I gotta be honest, the name "humpback chub" sounds absolutely made up. That's like the name I'd give a fish as a joke when I was a kid.
But it's a real fish, and it's apparently so stinking important to the Arizona biosphere that the state is going to dump lethal chemicals into the Colorado River in order to protect its habitat:
The National Park Service will renew efforts to rid an area of the Colorado River in northern Arizona of invasive fish by killing them with a chemical treatment, the agency said Friday.
A substance lethal to fish but approved by federal environmental regulators called rotenone will be disseminated starting Aug. 26. It's the latest tactic in an ongoing struggle to keep non-native smallmouth bass and green sunfish at bay below the Glen Canyon Dam and to protect a threatened native fish, the humpback chub.

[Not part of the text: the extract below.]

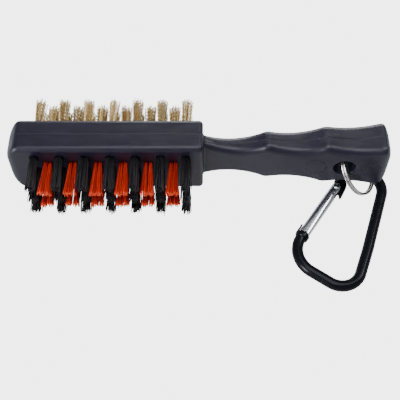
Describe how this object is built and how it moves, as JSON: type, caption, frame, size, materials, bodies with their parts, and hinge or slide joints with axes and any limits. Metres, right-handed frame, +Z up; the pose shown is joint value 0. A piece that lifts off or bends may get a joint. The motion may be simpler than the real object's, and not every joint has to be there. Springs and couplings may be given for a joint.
{
  "type": "club groove brush",
  "caption": "Two-sided groove cleaning brush with nylon tufts, brass tufts, a scalloped tapered handle, a split ring through the handle and a spring-gate carabiner.",
  "frame": {"origin": "centre of the bounding box's base, on the surface the brush lies on", "axes": "+X from the head to the handle, +Y the way the brass tufts point, +Z up"},
  "size_m": [0.1856, 0.0886, 0.0373],
  "materials": {
    "charcoal_plastic": "fine satin moulding",
    "black_nylon": "satin filament",
    "orange_nylon": "satin filament",
    "brass_wire": "crimped drawn wire",
    "ring_steel": "nickel plated",
    "black_anodised": "glossy black anodised",
    "bright_aluminium": "polished"
  },
  "bodies": {
    "brush": {"brass_tufts_01": "brass_wire", "brass_tufts_02": "brass_wire", "brass_tufts_03": "brass_wire", "brass_tufts_04": "brass_wire", "brass_tufts_05": "brass_wire", "brass_tufts_06": "brass_wire", "brass_tufts_07": "brass_wire", "brass_tufts_08": "brass_wire", "brass_tufts_09": "brass_wire", "brass_tufts_10": "brass_wire", "brass_tufts_11": "brass_wire", "brass_tufts_12": "brass_wire", "brass_tufts_13": "brass_wire", "brush_body": "charcoal_plastic", "nylon_tuft_black_01_1": "black_nylon", "nylon_tuft_black_01_3": "black_nylon", "nylon_tuft_black_01_5": "black_nylon", "nylon_tuft_black_03_1": "black_nylon", "nylon_tuft_black_03_3": "black_nylon", "nylon_tuft_black_03_5": "black_nylon", "nylon_tuft_black_05_1": "black_nylon", "nylon_tuft_black_05_3": "black_nylon", "nylon_tuft_black_05_5": "black_nylon", "nylon_tuft_black_07_1": "black_nylon", "nylon_tuft_black_07_3": "black_nylon", "nylon_tuft_black_07_5": "black_nylon", "nylon_tuft_black_09_1": "black_nylon", "nylon_tuft_black_09_3": "black_nylon", "nylon_tuft_black_09_5": "black_nylon", "nylon_tuft_black_11_1": "black_nylon", "nylon_tuft_black_11_3": "black_nylon", "nylon_tuft_black_11_5": "black_nylon", "nylon_tuft_black_13_1": "black_nylon", "nylon_tuft_black_13_3": "black_nylon", "nylon_tuft_black_13_5": "black_nylon", "nylon_tuft_orange_02_2": "orange_nylon", "nylon_tuft_orange_02_4": "orange_nylon", "nylon_tuft_orange_04_2": "orange_nylon", "nylon_tuft_orange_04_4": "orange_nylon", "nylon_tuft_orange_06_2": "orange_nylon", "nylon_tuft_orange_06_4": "orange_nylon", "nylon_tuft_orange_08_2": "orange_nylon", "nylon_tuft_orange_08_4": "orange_nylon", "nylon_tuft_orange_10_2": "orange_nylon", "nylon_tuft_orange_10_4": "orange_nylon", "nylon_tuft_orange_12_2": "orange_nylon", "nylon_tuft_orange_12_4": "orange_nylon"},
    "ring": {"split_ring": "ring_steel"},
    "carabiner": {"carabiner_bar": "black_anodised"},
    "gate": {"gate": "bright_aluminium", "gate_plunger": "ring_steel", "gate_rivet": "ring_steel", "gate_spring": "ring_steel"}
  },
  "joints": [
    {"name": "ring_swing", "type": "hinge", "parent": "brush", "child": "ring", "pos_m": [0.06819, 0.01929, 0.02229], "axis": [0, 1, 0], "range_deg": [-2, 15]},
    {"name": "carabiner_turn", "type": "hinge", "parent": "ring", "child": "carabiner", "pos_m": [0.08404, 0.02066, 0.00509], "axis": [0, -0.0384, 0.9993], "range_deg": [-4, 20]},
    {"name": "gate_open", "type": "hinge", "parent": "carabiner", "child": "gate", "pos_m": [0.06729, 0.01118, 0.00473], "axis": [0, -0.0384, 0.9993], "range_deg": [0, 48], "stiffness_Nm_per_rad": 0.05, "springref_deg": -20.05}
  ]
}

Rotenone, according to the federal government, is "an isoflavone compound that naturally occurs in the jicama vine plant as well as many Fabaceae plants." It "has broad spectrum insecticide and pesticide activity and is also toxic to fish." Dump it in the water and you can wave bye-bye to your invasive smallmouth bass.
People have been trying to save the humpback chub from extinction for years. It doesn't appear to be a keystone species of any kind; they just don't want it to go extinct. Which is, you know, that's admirable. If you can prevent a species from going extinct, that's good.
But by poisoning a river? Really? I don't get it.